--- Data extract ---
[START]
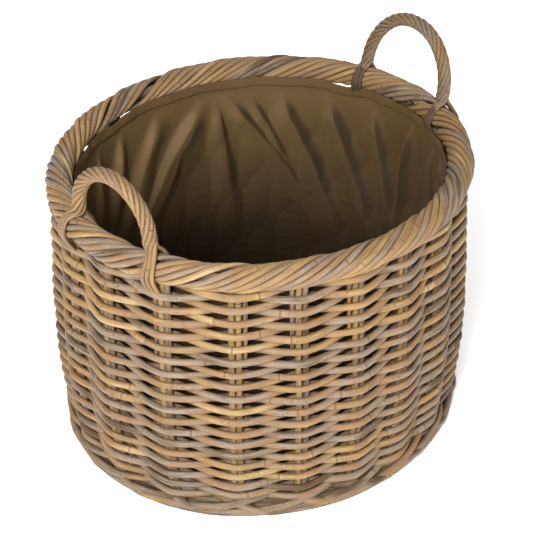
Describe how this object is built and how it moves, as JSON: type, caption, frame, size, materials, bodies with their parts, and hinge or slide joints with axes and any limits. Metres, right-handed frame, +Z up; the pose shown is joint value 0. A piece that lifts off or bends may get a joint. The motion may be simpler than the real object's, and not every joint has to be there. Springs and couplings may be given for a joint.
{
  "type": "log basket",
  "caption": "Lined, slightly oval log basket woven from whole rattan rods, with a rope border, a plaited foot and a rope ear handle at each end.",
  "frame": {"origin": "on the floor under the middle of the basket", "axes": "+Z up, out of the mouth; the two handles lie on the X axis"},
  "size_m": [0.5264, 0.4854, 0.4414],
  "materials": {
    "rattan_weave": "satin",
    "rattan_stakes": "satin",
    "rattan_border": "satin",
    "rattan_handles": "satin",
    "rattan_foot": "satin",
    "liner_cloth": "matte"
  },
  "bodies": {
    "root": {"stake_pair_01": "rattan_stakes", "stake_pair_02": "rattan_stakes", "stake_pair_03": "rattan_stakes", "stake_pair_04": "rattan_stakes", "stake_pair_05": "rattan_stakes", "stake_pair_06": "rattan_stakes", "stake_pair_07": "rattan_stakes", "stake_pair_08": "rattan_stakes", "stake_pair_09": "rattan_stakes", "stake_pair_10": "rattan_stakes", "stake_pair_11": "rattan_stakes", "stake_pair_12": "rattan_stakes", "stake_pair_13": "rattan_stakes", "stake_pair_14": "rattan_stakes", "stake_pair_15": "rattan_stakes", "stake_pair_16": "rattan_stakes", "stake_pair_17": "rattan_stakes", "stake_pair_18": "rattan_stakes", "stake_pair_19": "rattan_stakes", "stake_pair_20": "rattan_stakes", "stake_pair_21": "rattan_stakes", "rim_core_hoop": "rattan_stakes", "weaver_01": "rattan_weave", "weaver_02": "rattan_weave", "weaver_03": "rattan_weave", "weaver_04": "rattan_weave", "weaver_05": "rattan_weave", "weaver_06": "rattan_weave", "weaver_07": "rattan_weave", "weaver_08": "rattan_weave", "weaver_09": "rattan_weave", "weaver_10": "rattan_weave", "weaver_11": "rattan_weave", "weaver_12": "rattan_weave", "weaver_13": "rattan_weave", "weaver_14": "rattan_weave", "weaver_15": "rattan_weave", "weaver_16": "rattan_weave", "weaver_17": "rattan_weave", "weaver_18": "rattan_weave", "base_stick_lower_1": "rattan_foot", "base_stick_lower_2": "rattan_foot", "base_stick_lower_3": "rattan_foot", "base_stick_lower_4": "rattan_foot", "base_stick_upper_1": "rattan_foot", "base_stick_upper_2": "rattan_foot", "base_stick_upper_3": "rattan_foot", "base_stick_upper_4": "rattan_foot", "base_weave_lower": "rattan_foot", "base_weave_upper": "rattan_foot", "foot_border": "rattan_foot", "rim_rope_border": "rattan_border", "handle_left": "rattan_handles", "handle_right": "rattan_handles", "liner_side_panel": "liner_cloth", "liner_bottom_panel": "liner_cloth", "liner_hem": "liner_cloth"}
  },
  "joints": []
}
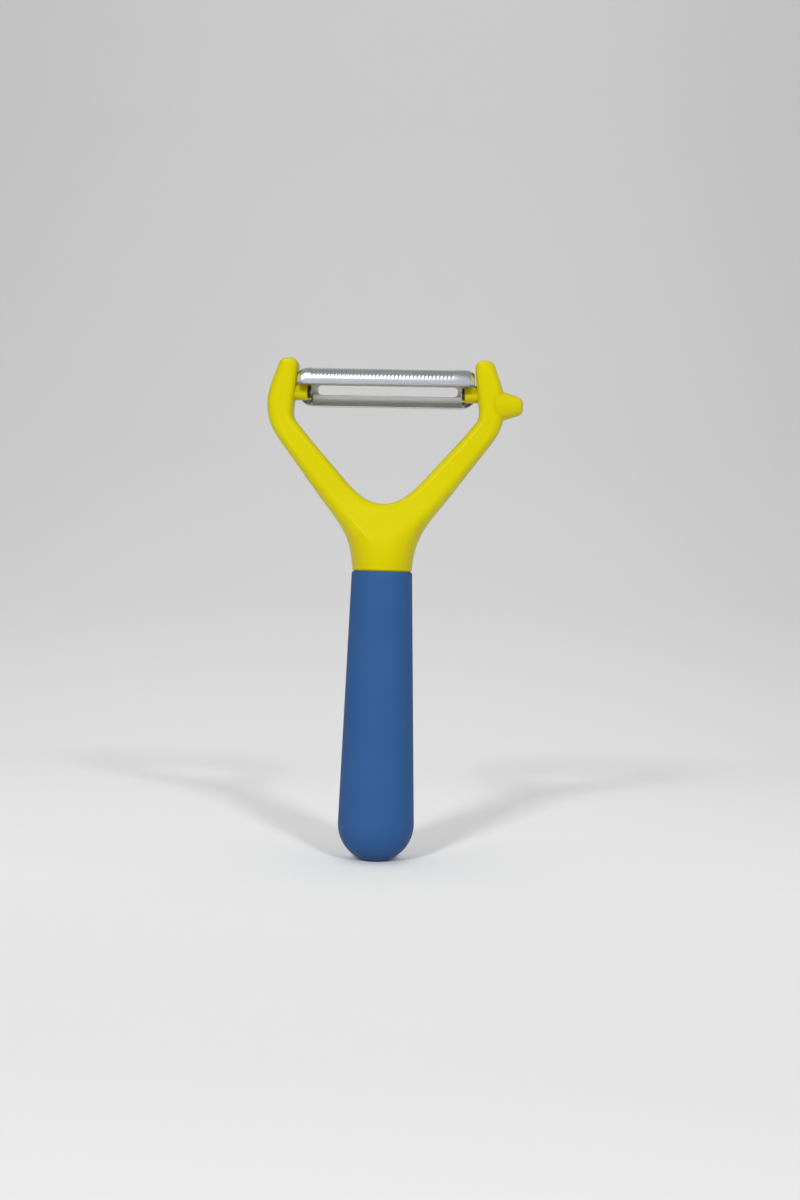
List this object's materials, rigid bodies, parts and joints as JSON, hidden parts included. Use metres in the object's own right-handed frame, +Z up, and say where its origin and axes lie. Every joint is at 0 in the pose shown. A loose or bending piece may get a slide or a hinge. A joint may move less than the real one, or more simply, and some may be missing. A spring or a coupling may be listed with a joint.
{
  "type": "vegetable peeler",
  "caption": "Forked hand peeler with a round tapered handle, a swivelling slotted blade held across the fork, and a blunt eye gouge on one arm.",
  "frame": {"origin": "centre of the small flat on the butt of the handle", "axes": "+Z up the handle towards the fork, +X along the blade towards the arm with the eye gouge, -Y the front shown in the picture"},
  "size_m": [0.0819, 0.0244, 0.1604],
  "materials": {
    "blue_grip": "fine matte",
    "yellow_moulding": "satin gloss",
    "blade_steel": "polished, with ground flutes",
    "pin_steel": "bright drawn wire"
  },
  "bodies": {
    "frame": {"handle_grip": "blue_grip", "fork_head": "yellow_moulding", "pivot_pin_left": "pin_steel", "pivot_pin_right": "pin_steel"},
    "blade": {"blade": "blade_steel"}
  },
  "joints": [
    {"name": "blade_swivel", "type": "hinge", "parent": "frame", "child": "blade", "pos_m": [0, 0, 0.1498], "axis": [1, 0, 0], "range_deg": [0, 46]}
  ]
}
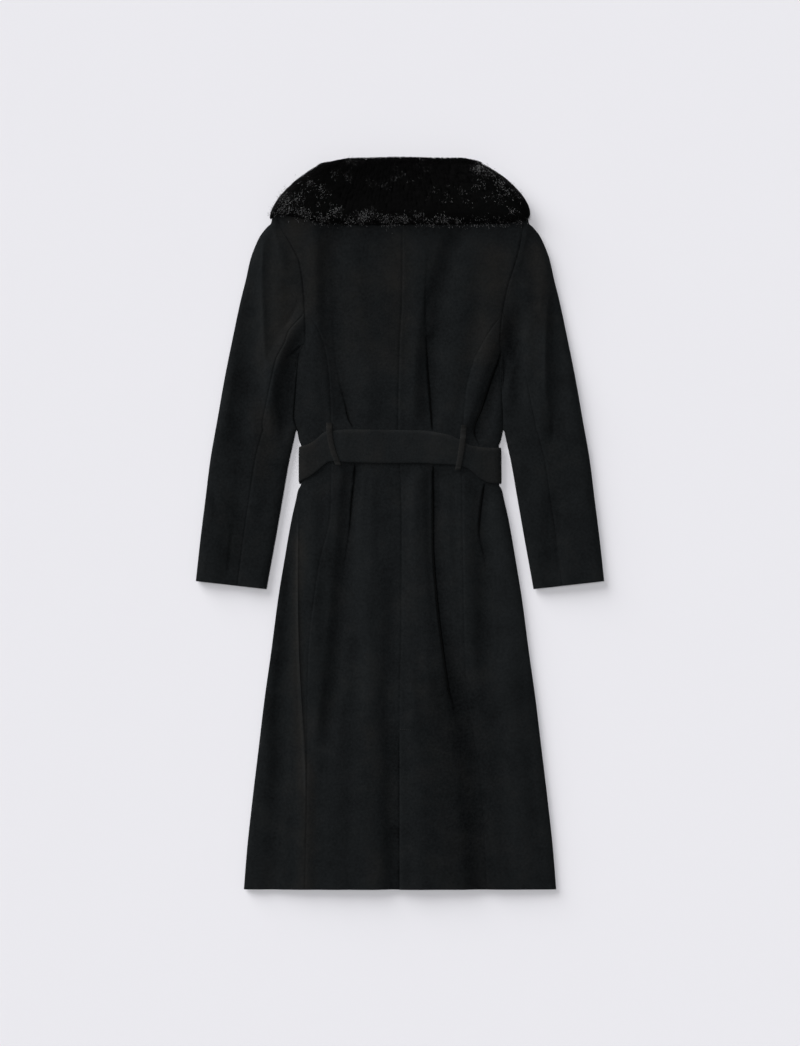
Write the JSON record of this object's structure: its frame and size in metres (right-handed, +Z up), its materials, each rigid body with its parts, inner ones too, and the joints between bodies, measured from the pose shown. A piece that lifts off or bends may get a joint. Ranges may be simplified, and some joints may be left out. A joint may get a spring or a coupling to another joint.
{
  "type": "long belted coat with fur collar",
  "caption": "Long belted coat of heavy black cloth with a wide fur collar, princess seams, sleeves in two pieces and a back vent, laid flat with its back up.",
  "frame": {"origin": "on the surface that the coat lies on, at the middle of its outline seen from above", "axes": "+Y along the centre back from hem to collar, +X across the coat to the right as seen from above, +Z up from the surface"},
  "size_m": [0.6936, 1.2426, 0.0456],
  "materials": {
    "coat_cloth": "felted wool coating cloth, matt with a soft nap",
    "belt_cloth": "the same coating cloth, doubled and pressed",
    "fur": "deep glossy pile with paler tips along the edge"
  },
  "bodies": {
    "root": {"centre_back_left": "coat_cloth", "centre_back_right": "coat_cloth", "side_back_left": "coat_cloth", "side_back_right": "coat_cloth", "front_left": "coat_cloth", "front_right": "coat_cloth", "top_sleeve_left": "coat_cloth", "top_sleeve_right": "coat_cloth", "under_sleeve_left": "coat_cloth", "under_sleeve_right": "coat_cloth", "collar_stand": "coat_cloth", "belt": "belt_cloth", "belt_loop_left": "belt_cloth", "belt_loop_right": "belt_cloth", "fur_collar": "fur"}
  },
  "joints": []
}
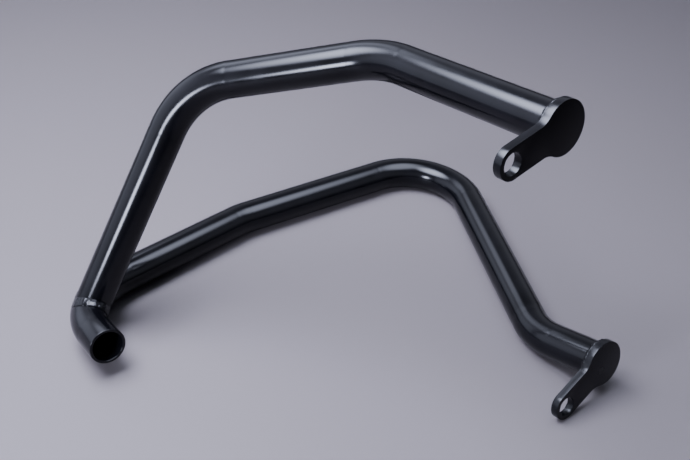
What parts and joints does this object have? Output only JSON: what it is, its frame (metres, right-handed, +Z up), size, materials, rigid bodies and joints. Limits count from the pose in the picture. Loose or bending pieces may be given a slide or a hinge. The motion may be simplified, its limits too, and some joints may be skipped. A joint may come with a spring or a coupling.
{
  "type": "motorcycle crash bar",
  "caption": "Motorcycle crash bar for one side: two bent steel tubes welded into an open loop, with a bolt plate on the end of each.",
  "frame": {"origin": "middle of the part's footprint, on the ground that the lower bar lies on", "axes": "+Z up with the part lying on its lower bar, +X along its longest side from the joint of the two bars towards the bolt plates, +Y from the bolt plates towards the far corner of the lower bar"},
  "size_m": [0.3764, 0.3215, 0.2399],
  "materials": {
    "coated_steel": "semi-gloss black powder coat"
  },
  "bodies": {
    "root": {"lower_bar": "coated_steel", "upper_bar": "coated_steel", "upper_plate": "coated_steel", "lower_plate": "coated_steel", "bar_weld": "coated_steel", "upper_plate_weld": "coated_steel", "lower_plate_weld": "coated_steel"}
  },
  "joints": []
}
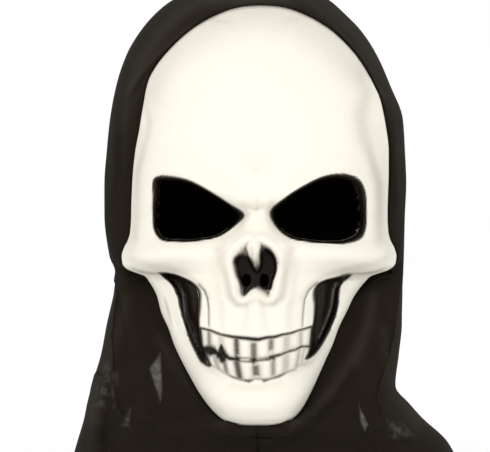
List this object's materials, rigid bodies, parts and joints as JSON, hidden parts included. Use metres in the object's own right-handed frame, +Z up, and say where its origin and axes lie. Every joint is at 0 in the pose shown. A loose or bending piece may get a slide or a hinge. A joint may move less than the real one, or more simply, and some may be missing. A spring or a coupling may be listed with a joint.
{
  "type": "skull mask with hood",
  "caption": "Moulded ivory skull face mask with open eye sockets, nostril holes and raised teeth, on a thin black cloth hood with an open neck.",
  "frame": {"origin": "inside of the hood's crown, where the top of the head carries it", "axes": "+Z up from the hem to the crown, -Y the way the face looks, +X to the right as seen from the front"},
  "size_m": [0.241, 0.2117, 0.3032],
  "materials": {
    "mask_plastic": "satin moulded plastic in warm ivory, with glossy black sprayed paint in the sockets, nose, cheeks and between the teeth",
    "hood_cloth": "thin matt black knitted cloth, slightly sheer where it is a single layer"
  },
  "bodies": {
    "root": {"mask_shell": "mask_plastic", "hood": "hood_cloth"}
  },
  "joints": []
}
[END]
--- Work instructions ---
Can you restate every record above word for word?

--- Result of the task ---
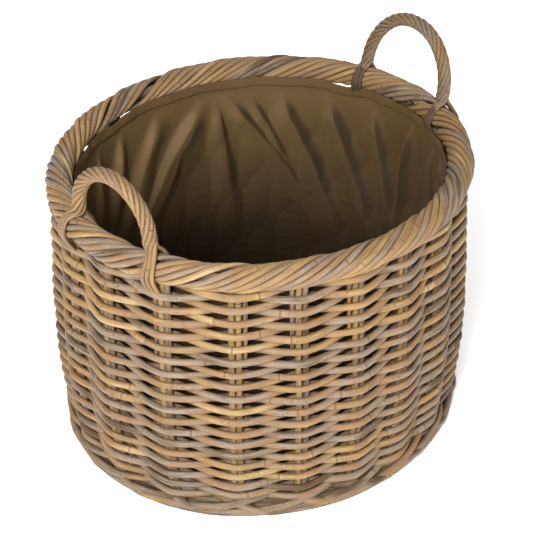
Describe how this object is built and how it moves, as JSON: type, caption, frame, size, materials, bodies with their parts, and hinge or slide joints with axes and any limits. Metres, right-handed frame, +Z up; the pose shown is joint value 0. A piece that lifts off or bends may get a joint. The motion may be simpler than the real object's, and not every joint has to be there. Springs and couplings may be given for a joint.
{
  "type": "log basket",
  "caption": "Lined, slightly oval log basket woven from whole rattan rods, with a rope border, a plaited foot and a rope ear handle at each end.",
  "frame": {"origin": "on the floor under the middle of the basket", "axes": "+Z up, out of the mouth; the two handles lie on the X axis"},
  "size_m": [0.5264, 0.4854, 0.4414],
  "materials": {
    "rattan_weave": "satin",
    "rattan_stakes": "satin",
    "rattan_border": "satin",
    "rattan_handles": "satin",
    "rattan_foot": "satin",
    "liner_cloth": "matte"
  },
  "bodies": {
    "root": {"stake_pair_01": "rattan_stakes", "stake_pair_02": "rattan_stakes", "stake_pair_03": "rattan_stakes", "stake_pair_04": "rattan_stakes", "stake_pair_05": "rattan_stakes", "stake_pair_06": "rattan_stakes", "stake_pair_07": "rattan_stakes", "stake_pair_08": "rattan_stakes", "stake_pair_09": "rattan_stakes", "stake_pair_10": "rattan_stakes", "stake_pair_11": "rattan_stakes", "stake_pair_12": "rattan_stakes", "stake_pair_13": "rattan_stakes", "stake_pair_14": "rattan_stakes", "stake_pair_15": "rattan_stakes", "stake_pair_16": "rattan_stakes", "stake_pair_17": "rattan_stakes", "stake_pair_18": "rattan_stakes", "stake_pair_19": "rattan_stakes", "stake_pair_20": "rattan_stakes", "stake_pair_21": "rattan_stakes", "rim_core_hoop": "rattan_stakes", "weaver_01": "rattan_weave", "weaver_02": "rattan_weave", "weaver_03": "rattan_weave", "weaver_04": "rattan_weave", "weaver_05": "rattan_weave", "weaver_06": "rattan_weave", "weaver_07": "rattan_weave", "weaver_08": "rattan_weave", "weaver_09": "rattan_weave", "weaver_10": "rattan_weave", "weaver_11": "rattan_weave", "weaver_12": "rattan_weave", "weaver_13": "rattan_weave", "weaver_14": "rattan_weave", "weaver_15": "rattan_weave", "weaver_16": "rattan_weave", "weaver_17": "rattan_weave", "weaver_18": "rattan_weave", "base_stick_lower_1": "rattan_foot", "base_stick_lower_2": "rattan_foot", "base_stick_lower_3": "rattan_foot", "base_stick_lower_4": "rattan_foot", "base_stick_upper_1": "rattan_foot", "base_stick_upper_2": "rattan_foot", "base_stick_upper_3": "rattan_foot", "base_stick_upper_4": "rattan_foot", "base_weave_lower": "rattan_foot", "base_weave_upper": "rattan_foot", "foot_border": "rattan_foot", "rim_rope_border": "rattan_border", "handle_left": "rattan_handles", "handle_right": "rattan_handles", "liner_side_panel": "liner_cloth", "liner_bottom_panel": "liner_cloth", "liner_hem": "liner_cloth"}
  },
  "joints": []
}
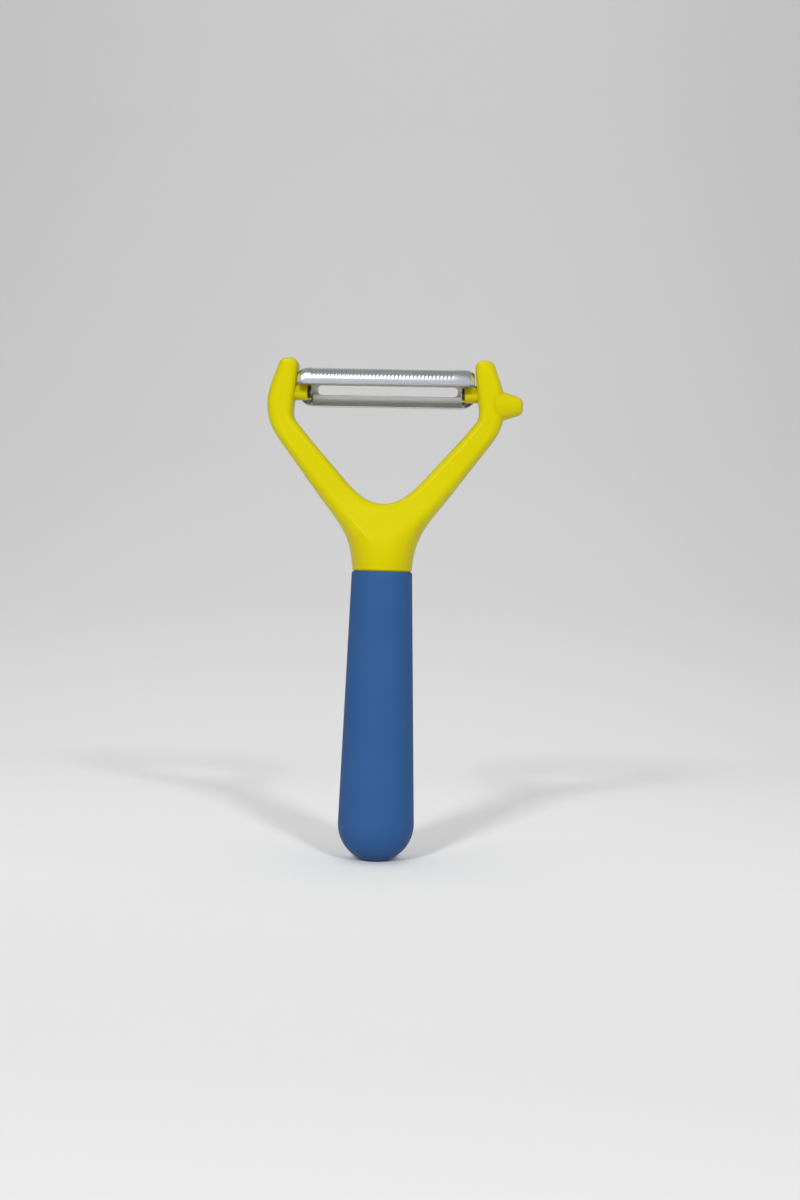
List this object's materials, rigid bodies, parts and joints as JSON, hidden parts included. Use metres in the object's own right-handed frame, +Z up, and say where its origin and axes lie. Every joint is at 0 in the pose shown. A loose or bending piece may get a slide or a hinge. A joint may move less than the real one, or more simply, and some may be missing. A spring or a coupling may be listed with a joint.
{
  "type": "vegetable peeler",
  "caption": "Forked hand peeler with a round tapered handle, a swivelling slotted blade held across the fork, and a blunt eye gouge on one arm.",
  "frame": {"origin": "centre of the small flat on the butt of the handle", "axes": "+Z up the handle towards the fork, +X along the blade towards the arm with the eye gouge, -Y the front shown in the picture"},
  "size_m": [0.0819, 0.0244, 0.1604],
  "materials": {
    "blue_grip": "fine matte",
    "yellow_moulding": "satin gloss",
    "blade_steel": "polished, with ground flutes",
    "pin_steel": "bright drawn wire"
  },
  "bodies": {
    "frame": {"handle_grip": "blue_grip", "fork_head": "yellow_moulding", "pivot_pin_left": "pin_steel", "pivot_pin_right": "pin_steel"},
    "blade": {"blade": "blade_steel"}
  },
  "joints": [
    {"name": "blade_swivel", "type": "hinge", "parent": "frame", "child": "blade", "pos_m": [0, 0, 0.1498], "axis": [1, 0, 0], "range_deg": [0, 46]}
  ]
}
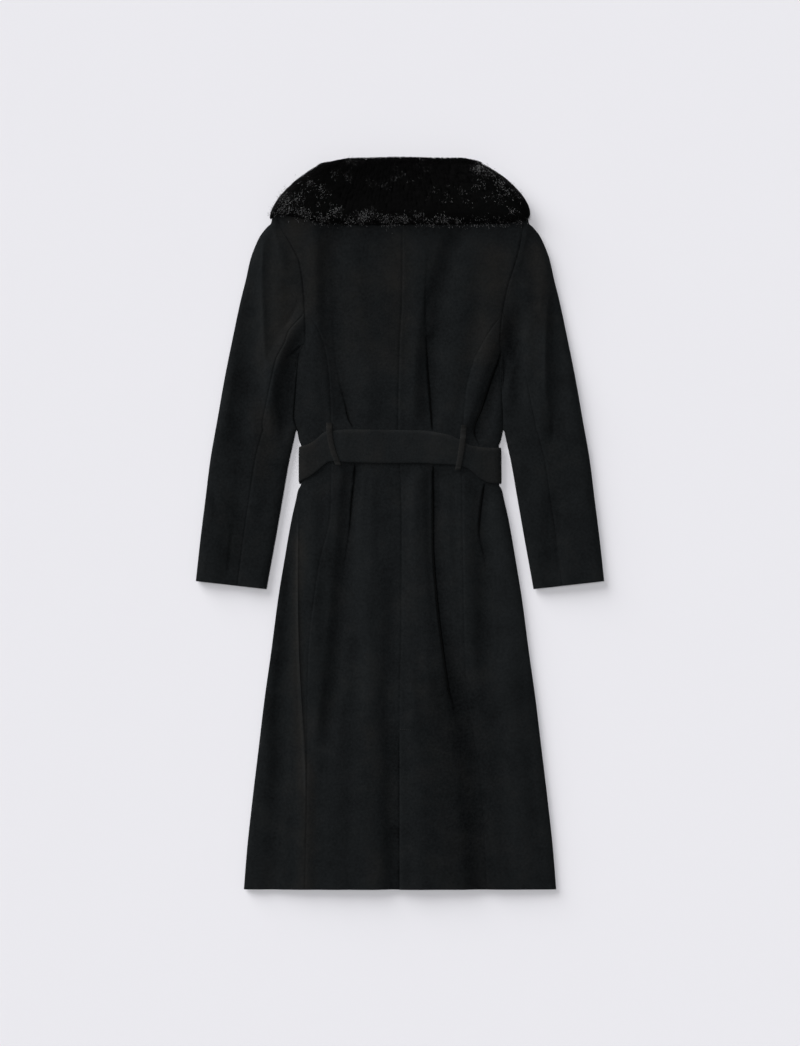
Write the JSON record of this object's structure: its frame and size in metres (right-handed, +Z up), its materials, each rigid body with its parts, inner ones too, and the joints between bodies, measured from the pose shown. A piece that lifts off or bends may get a joint. Ranges may be simplified, and some joints may be left out. A joint may get a spring or a coupling to another joint.
{
  "type": "long belted coat with fur collar",
  "caption": "Long belted coat of heavy black cloth with a wide fur collar, princess seams, sleeves in two pieces and a back vent, laid flat with its back up.",
  "frame": {"origin": "on the surface that the coat lies on, at the middle of its outline seen from above", "axes": "+Y along the centre back from hem to collar, +X across the coat to the right as seen from above, +Z up from the surface"},
  "size_m": [0.6936, 1.2426, 0.0456],
  "materials": {
    "coat_cloth": "felted wool coating cloth, matt with a soft nap",
    "belt_cloth": "the same coating cloth, doubled and pressed",
    "fur": "deep glossy pile with paler tips along the edge"
  },
  "bodies": {
    "root": {"centre_back_left": "coat_cloth", "centre_back_right": "coat_cloth", "side_back_left": "coat_cloth", "side_back_right": "coat_cloth", "front_left": "coat_cloth", "front_right": "coat_cloth", "top_sleeve_left": "coat_cloth", "top_sleeve_right": "coat_cloth", "under_sleeve_left": "coat_cloth", "under_sleeve_right": "coat_cloth", "collar_stand": "coat_cloth", "belt": "belt_cloth", "belt_loop_left": "belt_cloth", "belt_loop_right": "belt_cloth", "fur_collar": "fur"}
  },
  "joints": []
}
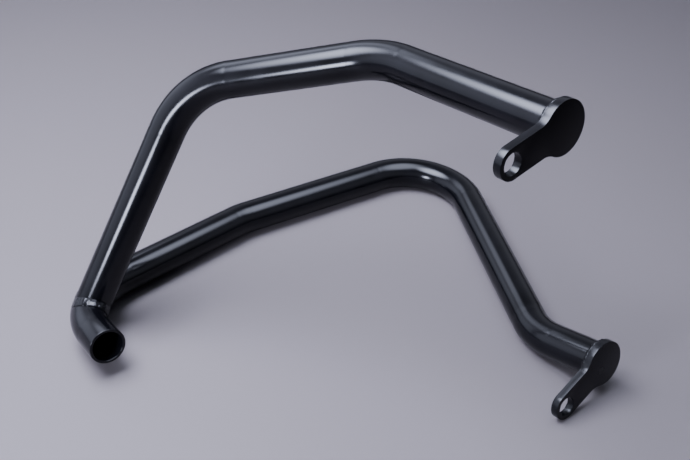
What parts and joints does this object have? Output only JSON: what it is, its frame (metres, right-handed, +Z up), size, materials, rigid bodies and joints. Limits count from the pose in the picture. Loose or bending pieces may be given a slide or a hinge. The motion may be simplified, its limits too, and some joints may be skipped. A joint may come with a spring or a coupling.
{
  "type": "motorcycle crash bar",
  "caption": "Motorcycle crash bar for one side: two bent steel tubes welded into an open loop, with a bolt plate on the end of each.",
  "frame": {"origin": "middle of the part's footprint, on the ground that the lower bar lies on", "axes": "+Z up with the part lying on its lower bar, +X along its longest side from the joint of the two bars towards the bolt plates, +Y from the bolt plates towards the far corner of the lower bar"},
  "size_m": [0.3764, 0.3215, 0.2399],
  "materials": {
    "coated_steel": "semi-gloss black powder coat"
  },
  "bodies": {
    "root": {"lower_bar": "coated_steel", "upper_bar": "coated_steel", "upper_plate": "coated_steel", "lower_plate": "coated_steel", "bar_weld": "coated_steel", "upper_plate_weld": "coated_steel", "lower_plate_weld": "coated_steel"}
  },
  "joints": []
}
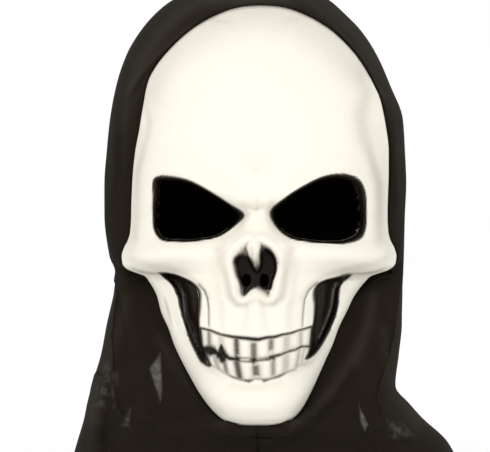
List this object's materials, rigid bodies, parts and joints as JSON, hidden parts included. Use metres in the object's own right-handed frame, +Z up, and say where its origin and axes lie. Every joint is at 0 in the pose shown. A loose or bending piece may get a slide or a hinge. A joint may move less than the real one, or more simply, and some may be missing. A spring or a coupling may be listed with a joint.
{
  "type": "skull mask with hood",
  "caption": "Moulded ivory skull face mask with open eye sockets, nostril holes and raised teeth, on a thin black cloth hood with an open neck.",
  "frame": {"origin": "inside of the hood's crown, where the top of the head carries it", "axes": "+Z up from the hem to the crown, -Y the way the face looks, +X to the right as seen from the front"},
  "size_m": [0.241, 0.2117, 0.3032],
  "materials": {
    "mask_plastic": "satin moulded plastic in warm ivory, with glossy black sprayed paint in the sockets, nose, cheeks and between the teeth",
    "hood_cloth": "thin matt black knitted cloth, slightly sheer where it is a single layer"
  },
  "bodies": {
    "root": {"mask_shell": "mask_plastic", "hood": "hood_cloth"}
  },
  "joints": []
}